Exactly right, which is why i stated ‘for attention’ at the beginning and related to Katie Price too. Horrible attention seeking whore that she is!
I say shit out loud all the damn time (you must have noticed by now) x
I’ve never given up anything for lent…but then I’m an aethiest :)
Jordon/Kate Price…no one in this world annoys me so much as her…urgh.
Mouth noises…eating with your mouth open, chewing gum, loud kissing. I cannot stand it.
What is hawking? Is that a Scottish term?
Well, you asked. Its the process of gathering mucus in the back of your throat.. like a kind of cough (if you know what i mean) urghhh
I’m aware of what Lent is since I spent 13 years in Catholic school but I think I’m using it to my own advantage by trying to cut down on something I need to really do for the good of my health. So its not more religious reasons, more for me if that makes sense? I just figure its best to give stuff up at the same time as everyone else is!
Agree with a lot of the points you say here! Especially the tall people at gigs and the hawking thing!
People who say ‘don’t live in the past’ and ‘you shouldn’t have regrets’ yeah blah blah blah, what are you? some kind of saint?

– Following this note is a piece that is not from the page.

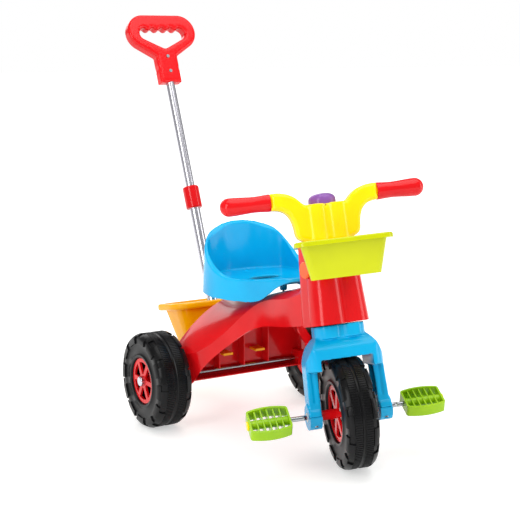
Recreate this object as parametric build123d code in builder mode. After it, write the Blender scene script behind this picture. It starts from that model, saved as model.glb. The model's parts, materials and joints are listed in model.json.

Ha! this is a good one. Everyone lives in the past and has regrets, if you don’t then you are a liar. This is def on my list!
Haha, I like it. And the reason I haven’t given anything up is because I agree with what the original meaning was supposed to be and would rather try doing that rather than just giving up something for no other reason.
I agree too, even if that is only thinking about what Lent means…
My Mum gives up chocolate every year for Lent because it’s the thing she loves the most in the world to have and it’s a big sacrifice for her. She says that it makes her think about the meaning behind Lent because it’s all about personal sacrifice and even though to other people it might not seem like a big deal it is to her.